Restate verbatim the lines between the one holding "function piece(name, geometry, material)" and the one holding "return part * part * (3 - 2 * part)", both included, and no others.

--

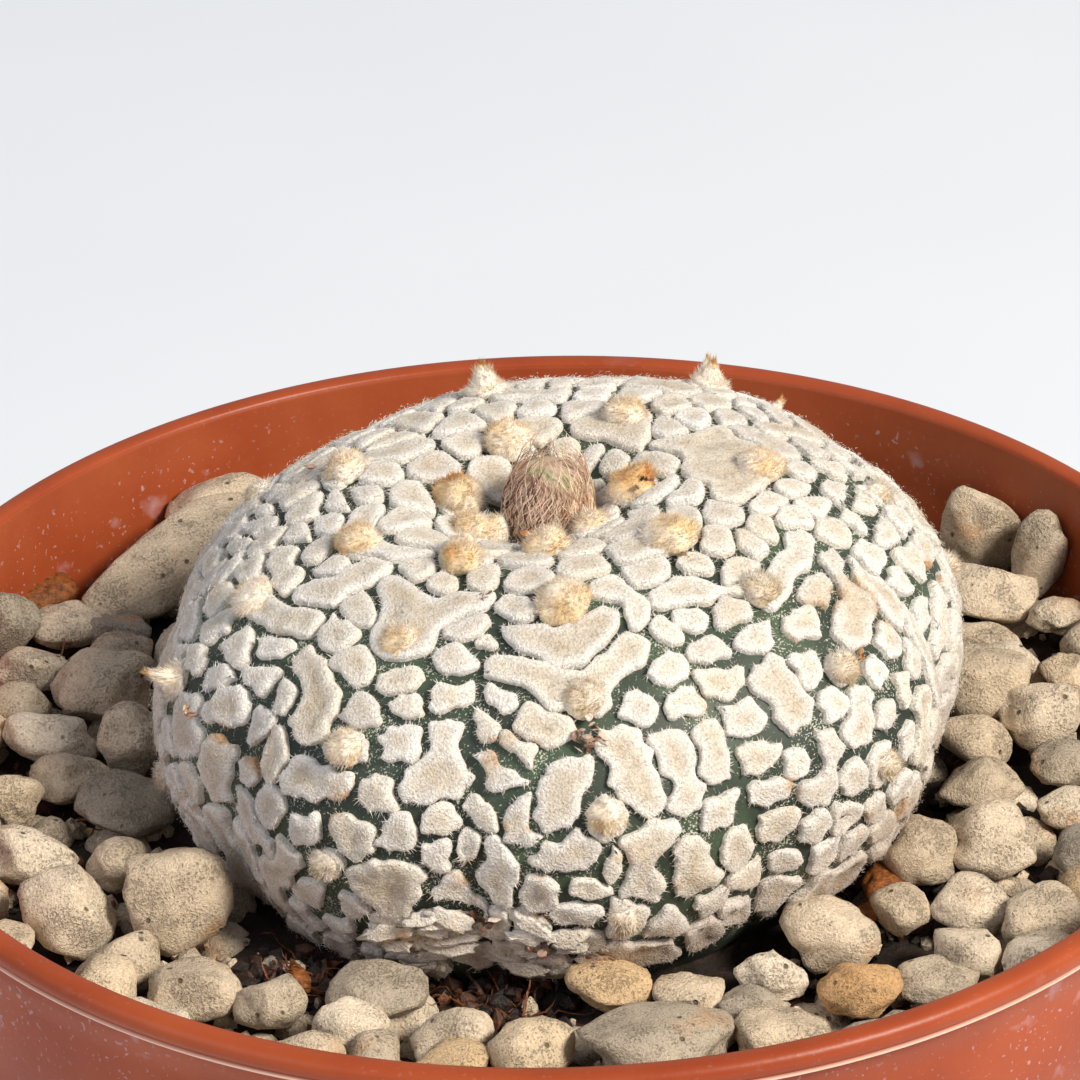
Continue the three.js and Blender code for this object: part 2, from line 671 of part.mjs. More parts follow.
// The main stones, then smaller ones dropped wherever there is room. Crowded neighbours then
// push each other apart, between the cactus and the pot's wall.
function layOutStones() {
  const random = seeded(41);
  const stones = mainStones.map(([x, y, across, tall, degrees]) => ({
    x, y, across, tall, wide: across * (degrees ? 0.5 : 0.85), turn: ((degrees ?? 0) * Math.PI) / 180,
  }));
  const apart = (a, b) => Math.hypot(a.x - b.x, a.y - b.y) - (a.across + a.wide + b.across + b.wide) / 4;
  const nearest = (across) => bodyRadius - 0.8 + 0.45 * across;
  const farthest = (across) => innerRadius(gravelBedTop) - gap - 0.52 * across;

  for (let attempt = 0; attempt < fillerTries; attempt += 1) {
    const across = largestFiller + (smallestFiller - largestFiller) * Math.sqrt(attempt / fillerTries);
    const inner = nearest(across);
    const distance = Math.sqrt(inner ** 2 + (farthest(across) ** 2 - inner ** 2) * random());
    const angle = 2 * Math.PI * random();
    const turnAngle = Math.PI * random();
    const trial = {
      x: distance * Math.cos(angle), y: distance * Math.sin(angle), turn: turnAngle,
      across, wide: across * (0.7 + 0.2 * random()), tall: across * (0.55 + 0.15 * random()),
    };
    if (stones.every((other) => apart(other, trial) > -0.4)) stones.push(trial);
  }

  for (let round = 0; round < settleRounds; round += 1) {
    stones.forEach((a, index) => {
      stones.slice(index + 1).forEach((b) => {
        const overlap = -apart(a, b);
        if (overlap <= 0) return;
        const distance = Math.hypot(a.x - b.x, a.y - b.y);
        const push = (overlap * 0.5) / distance;
        const [stepX, stepY] = [(a.x - b.x) * push, (a.y - b.y) * push];
        a.x += stepX * 0.5;
        a.y += stepY * 0.5;
        b.x -= stepX * 0.5;
        b.y -= stepY * 0.5;
      });
      const distance = Math.hypot(a.x, a.y);
      const kept = Math.min(Math.max(distance, nearest(a.across)), farthest(a.across)) / distance;
      a.x *= kept;
      a.y *= kept;
    });
  }
  return stones;
}

function gravel() {
  const random = seeded(53);
  const bottom = soilTop + gap;
  const clear = gap + 0.1;
  const bedHole = bodyRadius - 6;
  const bed = turned([
    [bedHole, bottom],
    [innerRadius(bottom) - clear, bottom],
    [innerRadius(gravelBedTop) - clear, gravelBedTop],
    [bedHole, gravelBedTop],
    [bedHole, bottom],
  ], potSides);
  const bore = toSolid(turned([
    [0, bottom],
    [innerRadius(bottom) - clear, bottom],
    [innerRadius(potHeight) - clear, potHeight],
    [0, potHeight],
  ], potSides));
  const stones = layOutStones().map((each) => {
    const height = gravelBedTop + stoneSink * each.tall;
    return stone(each, random).translate(each.x, each.y, height);
  });
  const layer = join([bed, ...stones]).intersect(bore);
  return toGeometry(mainBody(layer.subtract(envelope(bodyClearance))));
}

// ---- The potted plant ----

const finishes = {
  plastic: new THREE.MeshStandardMaterial({ color: '#b4613c', roughness: 0.42, metalness: 0 }),
  soil: new THREE.MeshStandardMaterial({ color: '#2f241c', roughness: 1, metalness: 0 }),
  pumice: new THREE.MeshStandardMaterial({ color: '#b5a38c', roughness: 0.95, metalness: 0 }),
  cactus: new THREE.MeshStandardMaterial({ color: '#d9d2bf', roughness: 0.9, metalness: 0 }),
  bud: new THREE.MeshStandardMaterial({ color: '#a07a5c', roughness: 0.9, metalness: 0 }),
};

function piece(name, geometry, material) {
  const mesh = new THREE.Mesh(geometry, material);
  mesh.name = name;
  return mesh;
}

const group = new THREE.Group();
group.add(piece('pot', pot(), finishes.plastic));
group.add(piece('soil', soil(), finishes.soil));
group.add(piece('gravel', gravel(), finishes.pumice));
group.add(piece('cactus_body', cactusBody(), finishes.cactus));
group.add(piece('flower_bud', flowerBud(), finishes.bud));

export default group;
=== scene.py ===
import math

import bmesh
import bpy
import numpy as np
from mathutils import Matrix, Vector, noise


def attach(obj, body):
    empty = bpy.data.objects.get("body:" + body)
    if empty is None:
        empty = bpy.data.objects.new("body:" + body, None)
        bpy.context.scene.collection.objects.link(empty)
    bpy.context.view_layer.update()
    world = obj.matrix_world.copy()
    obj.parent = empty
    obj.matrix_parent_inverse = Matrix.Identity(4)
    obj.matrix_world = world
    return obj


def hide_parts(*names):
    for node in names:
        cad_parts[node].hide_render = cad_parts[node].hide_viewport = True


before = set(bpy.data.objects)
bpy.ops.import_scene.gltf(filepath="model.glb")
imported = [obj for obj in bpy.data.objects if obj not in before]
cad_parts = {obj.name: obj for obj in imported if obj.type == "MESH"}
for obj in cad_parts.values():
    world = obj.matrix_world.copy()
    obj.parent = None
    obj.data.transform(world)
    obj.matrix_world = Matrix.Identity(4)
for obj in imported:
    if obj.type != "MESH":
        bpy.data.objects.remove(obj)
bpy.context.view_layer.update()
mm = 0.001


# Numbers drawn in the same order each run
def seeded(seed):
    state = seed

    def draw():
        nonlocal state
        state = state * 48271 % 2147483647
        return state / 2147483647

    return draw


def smoothStep(value, low, high):
    part = np.clip((value - low) / (high - low), 0, 1)
    return part * part * (3 - 2 * part)


def linear(hexColour):
    parts = [int(hexColour[i:i + 2], 16) / 255 for i in (1, 3, 5)]
    return [c / 12.92 if c <= 0.04045 else ((c + 0.055) / 1.055) ** 2.4 for c in parts] + [1]


# Camera, lights and floor

view = {
    "place": (0, -0.3426, 0.2725),
    "tiltDegrees": 60.164,
    "turnDegrees": 0.0856,
    "rollDegrees": -1.332,
    "lens": 219.54,
    "sensor": 36,
}


def addCamera():
    data = bpy.data.cameras.new("camera")
    data.lens = view["lens"]
    data.sensor_width = view["sensor"]
    data.clip_start = 0.01
    data.clip_end = 20
    camera = bpy.data.objects.new("camera", data)
    turn, tilt, roll = (Matrix.Rotation(math.radians(view[name]), 4, axis)
                        for name, axis in (("turnDegrees", "Z"), ("tiltDegrees", "X"), ("rollDegrees", "Z")))
    camera.matrix_world = Matrix.Translation(view["place"]) @ turn @ tilt @ roll
    bpy.context.scene.collection.objects.link(camera)
    bpy.context.scene.camera = camera


studio = {
    "keyFrom": (0.625, -0.45, 0.75), "keySize": 0.3, "keyPower": 14.6, "keyColour": "#fff7ea",
    "fillFrom": (-0.8, -0.5, 0.7), "fillSize": 0.9, "fillPower": 3.2, "fillColour": "#f2f6ff",
    "aimAt": (0, 0, 0.06),
    "skyColour": "#f1f5ff", "skyStrength": 0.37,
    "floorColour": "#e6ebf1", "floorSize": 6,
}


def addLight(name, place, size, power, colour):
    data = bpy.data.lights.new(name, "AREA")
    data.shape = "DISK"
    data.size = size
    data.energy = power
    data.color = linear(colour)[:3]
    light = bpy.data.objects.new(name, data)
    light.location = place
    aim = Vector(studio["aimAt"]) - Vector(place)
    light.rotation_euler = aim.to_track_quat("-Z", "Y").to_euler()
    bpy.context.scene.collection.objects.link(light)


def addStudio():
    for name in ("key", "fill"):
        addLight(name + "Light", *(studio[name + part] for part in ("From", "Size", "Power", "Colour")))
    world = bpy.data.worlds.new("studioWorld")
    bpy.context.scene.world = world
    world.use_nodes = True
    sky = world.node_tree.nodes["Background"]
    plug(world.node_tree, sky, {"Color": studio["skyColour"], "Strength": studio["skyStrength"]})
    bpy.context.scene.view_settings.view_transform = "Standard"


# A node's input takes another node, one of its outputs, a colour in hex or a number
def plug(tree, node, inputs):
    for socket, value in inputs.items():
        if isinstance(value, bpy.types.Node):
            value = next(output for output in value.outputs if output.enabled)
        if isinstance(value, bpy.types.NodeSocket):
            tree.links.new(value, node.inputs[socket])
        else:
            node.inputs[socket].default_value = linear(value) if isinstance(value, str) else value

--

Task answer:
function piece(name, geometry, material) {
  const mesh = new THREE.Mesh(geometry, material);
  mesh.name = name;
  return mesh;
}

const group = new THREE.Group();
group.add(piece('pot', pot(), finishes.plastic));
group.add(piece('soil', soil(), finishes.soil));
group.add(piece('gravel', gravel(), finishes.pumice));
group.add(piece('cactus_body', cactusBody(), finishes.cactus));
group.add(piece('flower_bud', flowerBud(), finishes.bud));

export default group;
=== scene.py ===
import math

import bmesh
import bpy
import numpy as np
from mathutils import Matrix, Vector, noise


def attach(obj, body):
    empty = bpy.data.objects.get("body:" + body)
    if empty is None:
        empty = bpy.data.objects.new("body:" + body, None)
        bpy.context.scene.collection.objects.link(empty)
    bpy.context.view_layer.update()
    world = obj.matrix_world.copy()
    obj.parent = empty
    obj.matrix_parent_inverse = Matrix.Identity(4)
    obj.matrix_world = world
    return obj


def hide_parts(*names):
    for node in names:
        cad_parts[node].hide_render = cad_parts[node].hide_viewport = True


before = set(bpy.data.objects)
bpy.ops.import_scene.gltf(filepath="model.glb")
imported = [obj for obj in bpy.data.objects if obj not in before]
cad_parts = {obj.name: obj for obj in imported if obj.type == "MESH"}
for obj in cad_parts.values():
    world = obj.matrix_world.copy()
    obj.parent = None
    obj.data.transform(world)
    obj.matrix_world = Matrix.Identity(4)
for obj in imported:
    if obj.type != "MESH":
        bpy.data.objects.remove(obj)
bpy.context.view_layer.update()
mm = 0.001


# Numbers drawn in the same order each run
def seeded(seed):
    state = seed

    def draw():
        nonlocal state
        state = state * 48271 % 2147483647
        return state / 2147483647

    return draw


def smoothStep(value, low, high):
    part = np.clip((value - low) / (high - low), 0, 1)
    return part * part * (3 - 2 * part)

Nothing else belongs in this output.